-- EXERCISE TASK --
Repeat each line exactly, leaving nothing out.

------ GIVEN MATERIAL

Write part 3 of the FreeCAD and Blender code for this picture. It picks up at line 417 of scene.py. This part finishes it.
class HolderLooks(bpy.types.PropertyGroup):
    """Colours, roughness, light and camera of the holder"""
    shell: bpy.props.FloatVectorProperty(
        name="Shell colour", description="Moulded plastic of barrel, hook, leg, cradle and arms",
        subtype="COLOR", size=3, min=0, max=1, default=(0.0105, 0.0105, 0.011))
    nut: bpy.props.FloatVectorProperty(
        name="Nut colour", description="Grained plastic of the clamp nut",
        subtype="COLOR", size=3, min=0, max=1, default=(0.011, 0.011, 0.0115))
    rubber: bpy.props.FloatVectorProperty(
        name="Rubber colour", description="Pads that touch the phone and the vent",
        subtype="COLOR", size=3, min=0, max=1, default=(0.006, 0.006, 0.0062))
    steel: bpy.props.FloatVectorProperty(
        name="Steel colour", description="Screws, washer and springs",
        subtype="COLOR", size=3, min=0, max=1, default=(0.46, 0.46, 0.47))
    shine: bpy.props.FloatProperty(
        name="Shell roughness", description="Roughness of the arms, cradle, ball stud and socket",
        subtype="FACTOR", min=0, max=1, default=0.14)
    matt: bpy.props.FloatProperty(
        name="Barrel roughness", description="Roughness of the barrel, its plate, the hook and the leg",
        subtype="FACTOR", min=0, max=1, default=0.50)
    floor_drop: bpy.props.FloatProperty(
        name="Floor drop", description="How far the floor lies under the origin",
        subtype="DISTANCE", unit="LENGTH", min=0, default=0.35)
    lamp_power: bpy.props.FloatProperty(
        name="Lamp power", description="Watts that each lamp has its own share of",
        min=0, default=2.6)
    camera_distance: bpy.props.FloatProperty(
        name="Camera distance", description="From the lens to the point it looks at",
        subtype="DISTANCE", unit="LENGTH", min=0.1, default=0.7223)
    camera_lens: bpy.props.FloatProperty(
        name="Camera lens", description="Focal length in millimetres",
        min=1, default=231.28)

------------

-- FINAL RESULT --
Write part 3 of the FreeCAD and Blender code for this picture. It picks up at line 417 of scene.py. This part finishes it.
class HolderLooks(bpy.types.PropertyGroup):
    """Colours, roughness, light and camera of the holder"""
    shell: bpy.props.FloatVectorProperty(
        name="Shell colour", description="Moulded plastic of barrel, hook, leg, cradle and arms",
        subtype="COLOR", size=3, min=0, max=1, default=(0.0105, 0.0105, 0.011))
    nut: bpy.props.FloatVectorProperty(
        name="Nut colour", description="Grained plastic of the clamp nut",
        subtype="COLOR", size=3, min=0, max=1, default=(0.011, 0.011, 0.0115))
    rubber: bpy.props.FloatVectorProperty(
        name="Rubber colour", description="Pads that touch the phone and the vent",
        subtype="COLOR", size=3, min=0, max=1, default=(0.006, 0.006, 0.0062))
    steel: bpy.props.FloatVectorProperty(
        name="Steel colour", description="Screws, washer and springs",
        subtype="COLOR", size=3, min=0, max=1, default=(0.46, 0.46, 0.47))
    shine: bpy.props.FloatProperty(
        name="Shell roughness", description="Roughness of the arms, cradle, ball stud and socket",
        subtype="FACTOR", min=0, max=1, default=0.14)
    matt: bpy.props.FloatProperty(
        name="Barrel roughness", description="Roughness of the barrel, its plate, the hook and the leg",
        subtype="FACTOR", min=0, max=1, default=0.50)
    floor_drop: bpy.props.FloatProperty(
        name="Floor drop", description="How far the floor lies under the origin",
        subtype="DISTANCE", unit="LENGTH", min=0, default=0.35)
    lamp_power: bpy.props.FloatProperty(
        name="Lamp power", description="Watts that each lamp has its own share of",
        min=0, default=2.6)
    camera_distance: bpy.props.FloatProperty(
        name="Camera distance", description="From the lens to the point it looks at",
        subtype="DISTANCE", unit="LENGTH", min=0.1, default=0.7223)
    camera_lens: bpy.props.FloatProperty(
        name="Camera lens", description="Focal length in millimetres",
        min=1, default=231.28)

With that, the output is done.